Like shale gas wells, tight oil wells decline quickly, he wrote, and require high capital inputs to maintain production volumes.

"In short, tight oil production from these plays will be a bubble of about ten years' duration," he wrote.

He noted in addition that the U.S. Energy Information Administration sees U.S. domestic crude oil production—including tight oil — peaking at 7.5 million barrels per day, or mbd, in 2019, below the U.S. peak of 9.6 mbd in 1970, and that the share of domestically produced crude oil is projected to be lower in 2040 than it is today, at 32 percent.

Finally, tar sands oil, primarily imported to the U.S. from Canada, requires very high levels of capital inputs. The best areas already are being exploited, Hughes wrote, and the economics of the vast remaining resource are questionable.

Other unconventional fossil resources — oil shale, coalbed methane, gas hydrates, and Arctic oil and gas—as well as technologies like coal- and gas-to-liquids and in situ coal gasification, along with deepwater oil and gas, have minimal growth prospects.

The U.S. is a mature province for oil and gas, Hughes concluded.
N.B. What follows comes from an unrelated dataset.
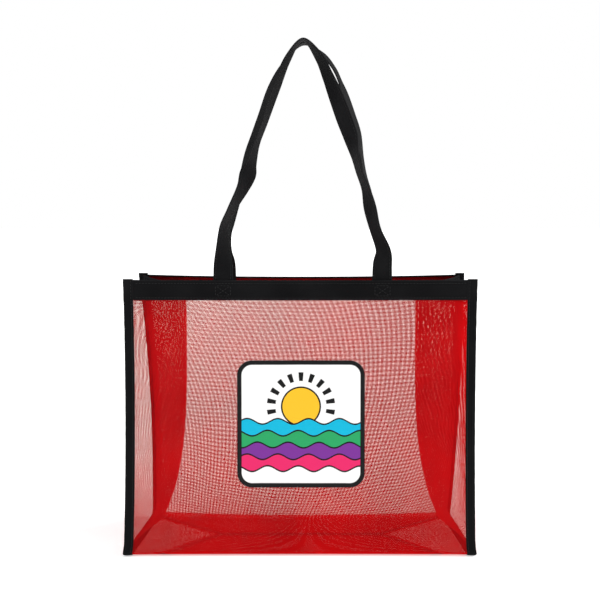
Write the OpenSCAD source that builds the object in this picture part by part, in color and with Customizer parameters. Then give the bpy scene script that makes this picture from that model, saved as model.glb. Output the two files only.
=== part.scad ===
// Sheer mesh beach tote with black webbing trim and two shoulder handles.
// Millimetres. X runs across the bag, the front faces -Y, Z is up.
// The origin is the centre of the base, on the surface that the bag stands on.

/* [Bag] */
// Width over the side bindings
bag_w = 400; // [320:1:500]
// Height of the walls, from the base to the rim
bag_h = 313; // [260:1:380]
// Depth of the base, front to back
base_d = 140; // [120:1:180]
// Depth of the mouth, front to back, with the sides folded in
mouth_d = 85; // [76:1:110]
// How far each side folds in at the rim
fold_top = 65; // [40:1:75]
// How far each side folds in at the base
fold_base = 22; // [12:1:30]

/* [Cloth and trim] */
// Thickness of the mesh cloth
cloth_t = 1; // [0.6:0.1:1.4]
// Outside radius of the fold between the base and each wall
base_fold_r = 5; // [3:0.5:8]
// Height of the band round the rim
band_h = 22; // [18:1:30]
// Thickness of the band
band_t = 1; // [0.6:0.1:1.4]
// Width of the tape that binds the side seams
binding_w = 11; // [7:1:13]
// How far the binding stands proud of the cloth on each face
binding_lap = 1; // [0.6:0.1:1.4]
// How far the binding's ends stand above the rim
binding_top = 1.5; // [0.5:0.5:3]

/* [Handles] */
// Width of the handle webbing
strap_w = 22; // [18:1:24]
// Thickness of the handle webbing
strap_t = 1.6; // [1:0.1:2]
// Height of the handles above the rim, along the webbing's middle
handle_rise = 270; // [240:1:300]
// Distance from the bag's middle plane to the middle of each handle at its top
handle_top_y = 12.5; // [12.5:0.5:16]
// Length of the webbing end that is sewn inside the wall
strap_end_h = 19; // [12:1:22]

/* [Print] */
// Width and height of the printed panel
print_size = 145; // [100:1:180]
// Corner radius of the printed panel
print_r = 17; // [5:1:30]
// Height of the printed panel's middle above the base
print_z = 150; // [110:1:160]
// Thickness of the printed film
print_t = 0.4; // [0.3:0.1:0.8]

/* [Hidden] */

// Gap between pieces that lie side by side
gap = 0.3;
// Gap between the rim and the loop of a handle
rim_gap = 0.6;
// Half the width of the cloth between the side bindings
cloth_x = bag_w / 2 - binding_w;
// Lean of each wall from vertical, in degrees
wall_lean = atan((base_d - mouth_d) / 2 / bag_h);
// Steps round the fold between the base and a wall
fold_steps = 6;
// Steps up a side fold, from the base's rounded edge to the rim band
gusset_steps = 14;
// Steps up a side fold behind the rim band
band_steps = 2;
// Spans across each half of a side fold
fold_spans = 4;
// Bow of the side fold between the base and the rim: 1 is a straight line
fold_bow = 4.5;
// How far the band on a side fold stops short of the binding
gusset_band_trim = 2;
// Rings between two neighbouring points of a handle's route
ring_steps = 3;

MESH_RED = [0.80, 0.09, 0.11];
TRIM_BLACK = [0.08, 0.08, 0.085];
PRINT_WHITE = [0.95, 0.95, 0.94];

// Each handle's route from the bag's left foot to its right foot: x, height as a
// share of the rise, and the twist of the webbing in degrees. At a twist of 0
// the webbing is flat to the wall, and at 90 it is edge on to it.
FRONT_ROUTE = [
    [-88, 0.00, 0], [-88, 0.05, 15], [-88, 0.12, 45], [-87, 0.22, 70], [-79, 0.29, 70],
    [-66, 0.38, 55], [-60, 0.44, 35], [-56, 0.49, 60], [-50, 0.57, 75], [-42, 0.65, 75],
    [-35, 0.73, 70], [-27, 0.81, 70], [-15, 0.92, 75], [2, 1.00, 90], [20, 0.93, 70],
    [30, 0.85, 60], [40, 0.76, 45], [49, 0.67, 40], [56, 0.60, 45], [61, 0.52, 70],
    [66, 0.45, 75], [73, 0.38, 70], [78, 0.30, 55], [84, 0.21, 60], [93, 0.12, 45],
    [92, 0.05, 15], [92, 0.00, 0]
];
REAR_ROUTE = [
    [-90, 0.00, 0], [-90, 0.05, 15], [-90, 0.11, 50], [-87, 0.18, 70], [-82, 0.25, 70],
    [-76, 0.34, 65], [-70, 0.42, 65], [-62, 0.53, 60], [-54, 0.62, 65], [-46, 0.70, 65],
    [-34, 0.82, 65], [-19, 0.92, 75], [2, 1.00, 90], [24, 0.96, 75], [38, 0.90, 75],
    [46, 0.84, 75], [52, 0.78, 65], [60, 0.70, 65], [67, 0.62, 65], [72, 0.52, 75],
    [76, 0.44, 75], [80, 0.36, 60], [85, 0.27, 55], [92, 0.18, 60], [98, 0.11, 45],
    [98, 0.05, 15], [98, 0.00, 0]
];

// Half the depth of the bag outside the cloth, at height z.
function half_depth(z) = (base_d - (base_d - mouth_d) * z / bag_h) / 2;

// How far a side folds in at height z.
function fold_in(z) =
    fold_base + (fold_top - fold_base) * (1 - pow(max(0, 1 - z / bag_h), fold_bow));

// Distance of a handle's foot from the bag's middle plane.
strap_foot_y = half_depth(bag_h) - cloth_t - gap - strap_t / 2;

// One rounded corner between a wall and the base, in the side view. The face is
// moved out by grow, and the corner runs from the wall to the base.
function corner_arc(grow, r) =
    let (
        centre_z = max(0, -grow) + r,
        centre_y = half_depth(centre_z) + grow - r / cos(wall_lean)
    )
    [for (i = [0:fold_steps])
        let (angle = wall_lean - (90 + wall_lean) * i / fold_steps)
        [centre_y + r * cos(angle), centre_z + r * sin(angle)]];

// The face of the walls and base in the side view, from the front rim to the
// rear rim, moved out by grow and ending at height top.
function wall_path(grow, r, top) =
    let (half = concat([[half_depth(top) + grow, top]], corner_arc(grow, r)))
    concat(
        [for (p = half) [-p[0], p[1]]],
        [for (i = [len(half) - 1:-1:0]) half[i]]
    );

// A list in its opposite order.
function reversed(points) = [for (i = [len(points) - 1:-1:0]) points[i]];

// A U of cloth across the bag from x0 to x1, from out outside the wall's face to
// inn inside it.
module wall_u(x0, x1, out, inn, top) {
    translate([x0, 0, 0]) rotate([90, 0, 90]) linear_extrude(x1 - x0)
        polygon(concat(
            wall_path(out, base_fold_r, top),
            reversed(wall_path(-inn, base_fold_r - inn, top))
        ));
}

// Distance from the bag's middle plane to a side fold's edge at height z. It is
// just inside the wall, and follows the rounded fold at the base.
function fold_edge(z) =
    let (
        inner_r = base_fold_r - cloth_t,
        drop = max(0, base_fold_r - z)
    )
    half_depth(z) - cloth_t - gap - inner_r + sqrt(inner_r * inner_r - drop * drop);

// One ring of a side fold at height z, on the bag's right: it lies between a and b
// inside the fold's outer face, and stops trim short of the walls.
function fold_ring(z, a, b, trim) =
    let (
        edge = fold_edge(z),
        run_x = cloth_x - (bag_w / 2 - fold_in(z)),
        slant = norm([run_x, edge]) / edge,
        face = [for (i = [-fold_spans:fold_spans])
            let (y = (edge - trim) * i / fold_spans)
            [cloth_x - run_x * (1 - abs(y) / edge), y, z]]
    )
    concat(
        [for (p = face) p - [a * slant, 0, 0]],
        reversed([for (p = face) p - [b * slant, 0, 0]])
    );

// A closed skin over rings with the same number of points. The first ring is the
// bottom, and each ring turns anticlockwise seen from above. A ring's second half
// faces its first, and both are cut along the same diagonals, so that the skin
// keeps its thickness where it twists.
module skin(rings) {
    n = len(rings[0]);
    count = len(rings);
    points = [for (ring = rings) for (p = ring) p];
    sides = [for (k = [0:count - 2]) for (i = [0:n - 1])
        let (j = (i + 1) % n, a = k * n, b = (k + 1) * n)
        each i < n / 2
            ? [[a + i, b + i, b + j], [a + i, b + j, a + j]]
            : [[a + i, b + i, a + j], [b + i, b + j, a + j]]];
    polyhedron(points, sides_and_ends(sides, n, count), convexity = 6);
}

// The ends of a skin are fans of quads between its two long edges.
function sides_and_ends(sides, n, count) =
    let (top = (count - 1) * n)
    concat(
        sides,
        [for (i = [0:n / 2 - 2]) each [
            [i, i + 1, n - 2 - i], [i, n - 2 - i, n - 1 - i],
            [top + i, top + n - 2 - i, top + i + 1], [top + i, top + n - 1 - i, top + n - 2 - i]
        ]]
    );

// Even steps from z0 to z1, both counted.
function levels(z0, z1, steps) = [for (i = [0:steps]) z0 + (z1 - z0) * i / steps];

// The heights of the right gusset's rings. Those of its band are among them.
band_levels = levels(bag_h - band_h, bag_h, band_steps);
gusset_levels = concat(
    [cloth_t + gap],
    levels(base_fold_r, bag_h - band_h, gusset_steps),
    [for (i = [1:band_steps]) band_levels[i]]
);

module gusset() {
    skin([for (z = gusset_levels) fold_ring(z, 0, cloth_t, 0)]);
}

module gusset_band() {
    skin([for (z = band_levels) fold_ring(z, -gap - band_t, -gap, gusset_band_trim)]);
}

// The band on the outside of the rear wall.
module wall_band() {
    translate([-cloth_x, 0, 0]) rotate([90, 0, 90]) linear_extrude(2 * cloth_x)
        polygon([
            [half_depth(bag_h - band_h), bag_h - band_h],
            [half_depth(bag_h - band_h) + band_t, bag_h - band_h],
            [half_depth(bag_h) + band_t, bag_h],
            [half_depth(bag_h), bag_h]
        ]);
}

// A route's stop i, or its nearest end past either of its ends.
function stop(route, i) = route[min(len(route) - 1, max(0, i))];

// A handle's centreline at stop i, with y counted from the bag's middle plane.
function stop_at(route, i) =
    let (here = stop(route, i))
    [
        here[0],
        strap_foot_y + (handle_top_y - strap_foot_y) * here[1],
        bag_h + rim_gap + (handle_rise - rim_gap) * here[1]
    ];

function twist_at(route, i) = stop(route, i)[2];

// A smooth curve through a, b, c and d between b and c, at t from 0 to 1.
function through(a, b, c, d, t) =
    b + t / 2 * ((c - a) + t * ((2 * a - 5 * b + 4 * c - d) + t * (3 * b - a - 3 * c + d)));

function unit(v) = v / norm(v);

// The rectangle of webbing at position s along a route, counted in stops.
function strap_ring(route, s) =
    let (
        last = len(route) - 1,
        i = min(last - 1, floor(s)),
        t = s - i,
        stops = [for (k = [i - 1:i + 2]) stop_at(route, k)],
        twists = [for (k = [i - 1:i + 2]) twist_at(route, k)],
        here = through(stops[0], stops[1], stops[2], stops[3], t),
        before = through(stops[0], stops[1], stops[2], stops[3], t - 0.05),
        after = through(stops[0], stops[1], stops[2], stops[3], t + 0.05),
        twist = through(twists[0], twists[1], twists[2], twists[3], t),
        along = s == 0 ? [0, 0, 1] : s == last ? [0, 0, -1] : unit(after - before),
        outward = unit(cross(along, [0, 1, 0])),
        across = cos(twist) * outward + sin(twist) * cross(outward, along),
        thick = cross(along, across)
    )
    [for (corner = [[-1, -1], [1, -1], [1, 1], [-1, 1]])
        here + across * corner[0] * strap_w / 2 + thick * corner[1] * strap_t / 2];

// The loop of a handle on the rear of the bag.
module handle(route) {
    skin([for (k = [0:(len(route) - 1) * ring_steps]) strap_ring(route, k / ring_steps)]);
}

// The two ends of a handle's webbing, sewn inside the rear wall.
module handle_ends(route) {
    for (x = [route[0][0], route[len(route) - 1][0]])
        translate([x - strap_w / 2, 0, 0]) rotate([90, 0, 90]) linear_extrude(strap_w)
            polygon([
                for (corner = [[0, 0], [1, 0], [1, 1], [0, 1]])
                let (z = bag_h - strap_end_h * (1 - corner[1]))
                [half_depth(z) - cloth_t - gap - strap_t * (1 - corner[0]), z]
            ]);
}

module rounded_square(size, r) {
    square([size - 2 * r, size], center = true);
    square([size, size - 2 * r], center = true);
    for (x = [-1, 1]) for (y = [-1, 1])
        translate([x, y] * (size / 2 - r)) circle(r, $fn = 64);
}

module on_left() { mirror([1, 0, 0]) children(); }
module on_front() { mirror([0, 1, 0]) children(); }

module body_cloth() { color(MESH_RED) wall_u(-cloth_x, cloth_x, 0, cloth_t, bag_h); }
module right_gusset() { color(MESH_RED) gusset(); }
module left_gusset() { color(MESH_RED) on_left() gusset(); }
module right_binding() {
    color(TRIM_BLACK)
        wall_u(cloth_x, bag_w / 2, binding_lap, cloth_t + binding_lap, bag_h + binding_top);
}
module left_binding() {
    color(TRIM_BLACK)
        wall_u(-bag_w / 2, -cloth_x, binding_lap, cloth_t + binding_lap, bag_h + binding_top);
}
module rear_band() { color(TRIM_BLACK) wall_band(); }
module front_band() { color(TRIM_BLACK) on_front() wall_band(); }
module right_gusset_band() { color(TRIM_BLACK) gusset_band(); }
module left_gusset_band() { color(TRIM_BLACK) on_left() gusset_band(); }
module rear_handle() { color(TRIM_BLACK) handle(REAR_ROUTE); }
module front_handle() { color(TRIM_BLACK) on_front() handle(FRONT_ROUTE); }
module rear_handle_ends() { color(TRIM_BLACK) handle_ends(REAR_ROUTE); }
module front_handle_ends() { color(TRIM_BLACK) on_front() handle_ends(FRONT_ROUTE); }
module front_print() {
    color(PRINT_WHITE)
        translate([0, -half_depth(print_z), print_z]) rotate([90 - wall_lean, 0, 0])
            linear_extrude(print_t) rounded_square(print_size, print_r);
}

body_cloth();
left_gusset();
right_gusset();
left_binding();
right_binding();
front_band();
rear_band();
left_gusset_band();
right_gusset_band();
front_handle();
rear_handle();
front_handle_ends();
rear_handle_ends();
front_print();
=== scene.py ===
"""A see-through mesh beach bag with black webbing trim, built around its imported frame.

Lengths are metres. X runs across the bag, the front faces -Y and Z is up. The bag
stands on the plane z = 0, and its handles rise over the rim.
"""
import bisect
import logging
import math
from dataclasses import dataclass, field
from enum import Enum
from typing import Any, Callable, Optional, Sequence, Union

import bmesh
import bpy
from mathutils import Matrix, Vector, noise


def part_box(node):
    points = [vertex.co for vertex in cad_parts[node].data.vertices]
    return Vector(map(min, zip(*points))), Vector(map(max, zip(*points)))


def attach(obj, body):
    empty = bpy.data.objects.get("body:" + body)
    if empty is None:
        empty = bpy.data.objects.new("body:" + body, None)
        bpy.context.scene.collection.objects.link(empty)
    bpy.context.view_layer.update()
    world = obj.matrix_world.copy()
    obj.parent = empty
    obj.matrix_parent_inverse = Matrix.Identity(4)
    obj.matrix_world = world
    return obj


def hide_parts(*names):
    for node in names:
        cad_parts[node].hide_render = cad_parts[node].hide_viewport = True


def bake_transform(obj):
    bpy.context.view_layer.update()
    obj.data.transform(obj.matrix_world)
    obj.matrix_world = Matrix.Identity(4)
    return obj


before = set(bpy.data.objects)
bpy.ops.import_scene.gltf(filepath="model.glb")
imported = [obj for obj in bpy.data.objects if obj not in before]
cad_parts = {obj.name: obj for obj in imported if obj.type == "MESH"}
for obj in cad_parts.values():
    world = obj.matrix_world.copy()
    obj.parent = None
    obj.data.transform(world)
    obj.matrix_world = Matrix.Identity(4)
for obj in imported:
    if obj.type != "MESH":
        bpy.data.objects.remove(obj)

LOG = logging.getLogger("beach_bag")
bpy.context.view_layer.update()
CLOTH_MAP = "Cloth"
CLOSENESS_AND_PAINTED_LIGHT = "closeness_and_painted_light"
MM = 0.001
TINY = 1e-6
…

While new technologies have provided some breathing room, "the projections by pundits and some government agencies that these technologies can provide endless growth heralding a new era of ‘energy independence,' in which the U.S. will become a substantial net exporter of energy, are entirely unwarranted based on the fundamentals," he continued. "At the end of the day fossil fuels are finite and these exuberant forecasts will prove to be extremely difficult or impossible to achieve."

The sooner the real problems are recognized by political leaders, the sooner real solutions to our long term energy problem can be implemented, he added.

The executive summary and full text of "Drill, Baby, Drill" may be downloaded from the Post Carbon Institute website.